How is ethanol made?

Ethanol is made through a dry milling process at Nebraska Corn Processing. Most of the fuel ethanol in the U.S. is made using the dry mill method. The major steps in this process are:

1. Milling

The feedstock (corn) passes through a hammer mill, which grinds it into a fine powder called meal and then is conveyed into the plant.

2. Slurry and Liquefaction

The corn meal is mixed with process water and alpha-amylase forming mash and then passed through a jet cooker where the starch is liquefied and sheared. Heat is applied at this stage to reduce bacteria levels in the mash as well as allow the alpha-amylase to enable liquefaction where the starch is broken down into complex sugars.

3. Saccharification.

The mash from liquefaction is cooled through plate and frame exchangers and the secondary enzyme gluco-amylase is added to convert the complex sugars into fermentable sugars (simple sugars).

4. Fermentation.

Yeast is added to the mash to ferment the simple sugars into ethanol, heat and carbon dioxide. In our batch process, the mash stays in one fermenter for about 50-60 hours before the distillation process is started.

5. Distillation.

The fermented mash, now called beer, contains about 14 percent ethanol, plus all the non-fermentable solids from the corn meal and yeast cells.
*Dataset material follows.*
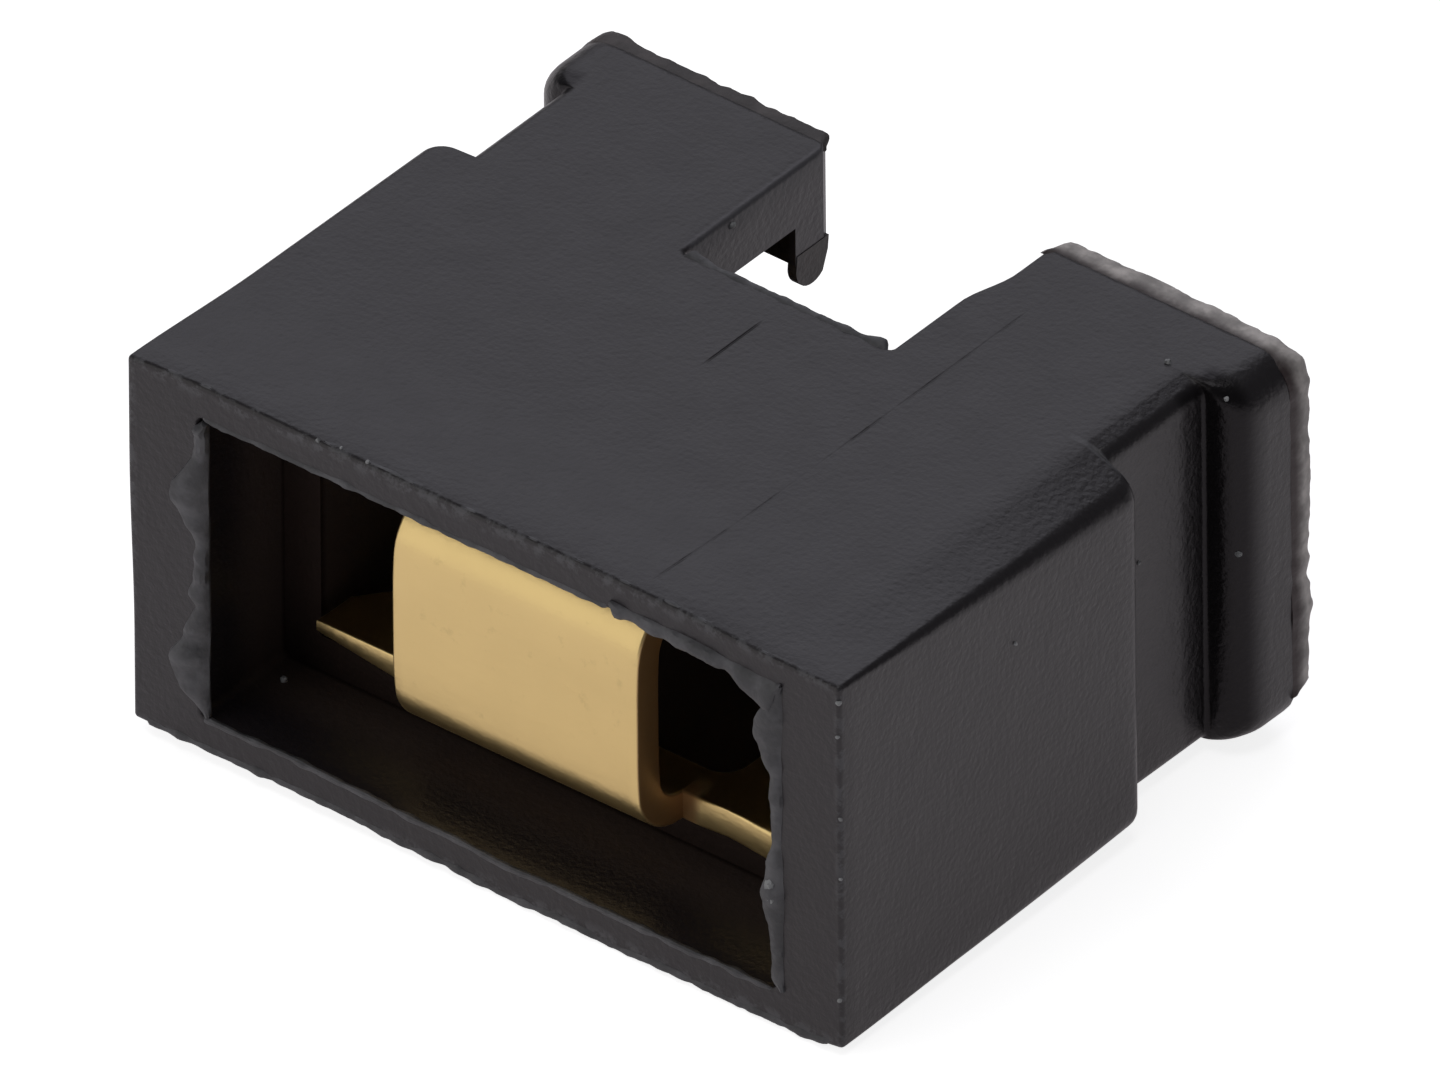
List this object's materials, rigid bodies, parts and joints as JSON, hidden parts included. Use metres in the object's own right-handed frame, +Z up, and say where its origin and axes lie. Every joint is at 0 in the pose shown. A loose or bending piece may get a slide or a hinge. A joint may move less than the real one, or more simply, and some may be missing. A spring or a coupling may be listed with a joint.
{
  "type": "jumper shunt",
  "caption": "Low-profile shunt that bridges neighbouring header posts: a black moulded housing with an open front and eared rear, holding a folded brass spring contact.",
  "frame": {"origin": "under the middle of the housing's box, on the rest face", "axes": "+X across the two posts, +Y from the open front towards the tips of the ears, +Z up out of the rest face"},
  "size_m": [0.0052, 0.004, 0.0025],
  "materials": {
    "black_plastic": "fine satin moulding, near black",
    "brass_sheet": "satin rolled sheet, pale gold"
  },
  "bodies": {
    "root": {"housing": "black_plastic", "contact": "brass_sheet"}
  },
  "joints": []
}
The mash is pumped to our continuous flow, multi-column distillation system where the ethanol is removed from the solids and the water. The ethanol leaves the top of the final column at about 190 proof, which is the azeotropic point of water and ethanol.  The residual mash, called stillage, is transferred from the base of the column to the co-product processing area.

6. Dehydration.

The ethanol from the top of the column passes through a dehydration system where the remaining water will be removed. Our ethanol plant uses a molecular sieve to capture the last bit of water in the ethanol. The alcohol product at this stage is called anhydrous ethanol (pure, without water) and is approximately 200 proof.  The 200 proof ethanol is then pumped into storage tanks to be loaded out.

7. Ethanol Loadout.

With Blending Skids and a Distilled Spirits Permit, NCP is able to load any blend of ethanol and denaturant a customer desires into trucks or railcars, from pure ethanol to E85.

8. Co-Products.

Nebraska Corn Processing produces two co-products; Wet Distillers Grain w/ Solubles (WDGS) and Feed Grade Corn Oil.  We offer our WDGS with or without fat based on customer needs.  Our Corn Oil is used in local feed lots as well as for biodiesel manufacturing.